(PROBLEM DESCRIPTION) Give back the whole listing exactly as shown.

-- BEGIN DATASET CONTENT --

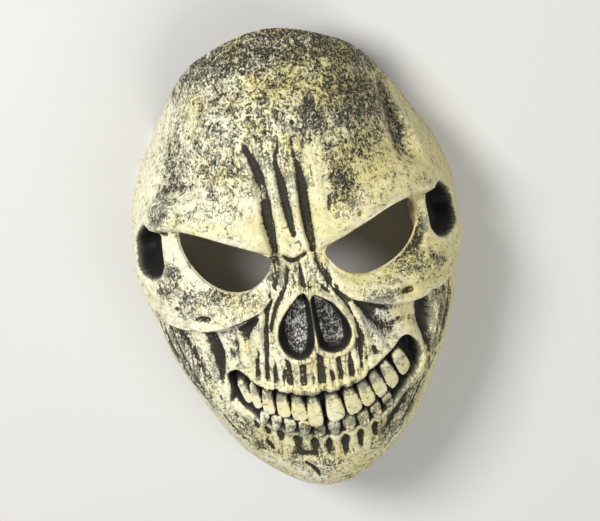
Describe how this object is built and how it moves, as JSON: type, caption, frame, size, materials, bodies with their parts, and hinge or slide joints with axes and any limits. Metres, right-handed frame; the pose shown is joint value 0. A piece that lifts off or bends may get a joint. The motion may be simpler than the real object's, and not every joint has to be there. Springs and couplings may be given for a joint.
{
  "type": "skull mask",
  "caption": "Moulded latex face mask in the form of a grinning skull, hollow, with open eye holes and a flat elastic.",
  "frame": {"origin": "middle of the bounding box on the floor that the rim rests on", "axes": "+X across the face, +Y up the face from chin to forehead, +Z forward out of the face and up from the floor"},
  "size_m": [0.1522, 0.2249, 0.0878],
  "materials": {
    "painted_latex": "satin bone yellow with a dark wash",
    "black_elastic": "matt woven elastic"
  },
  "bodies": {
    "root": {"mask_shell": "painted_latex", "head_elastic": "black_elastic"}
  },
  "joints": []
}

-- END DATASET CONTENT --

(OUTPUT OF THE EXERCISE)
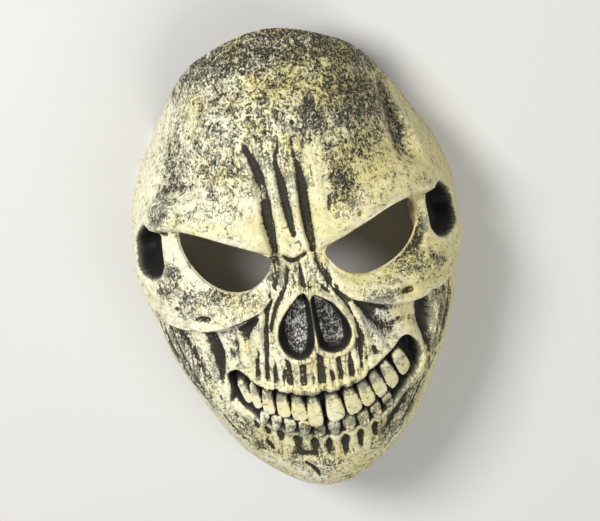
Describe how this object is built and how it moves, as JSON: type, caption, frame, size, materials, bodies with their parts, and hinge or slide joints with axes and any limits. Metres, right-handed frame; the pose shown is joint value 0. A piece that lifts off or bends may get a joint. The motion may be simpler than the real object's, and not every joint has to be there. Springs and couplings may be given for a joint.
{
  "type": "skull mask",
  "caption": "Moulded latex face mask in the form of a grinning skull, hollow, with open eye holes and a flat elastic.",
  "frame": {"origin": "middle of the bounding box on the floor that the rim rests on", "axes": "+X across the face, +Y up the face from chin to forehead, +Z forward out of the face and up from the floor"},
  "size_m": [0.1522, 0.2249, 0.0878],
  "materials": {
    "painted_latex": "satin bone yellow with a dark wash",
    "black_elastic": "matt woven elastic"
  },
  "bodies": {
    "root": {"mask_shell": "painted_latex", "head_elastic": "black_elastic"}
  },
  "joints": []
}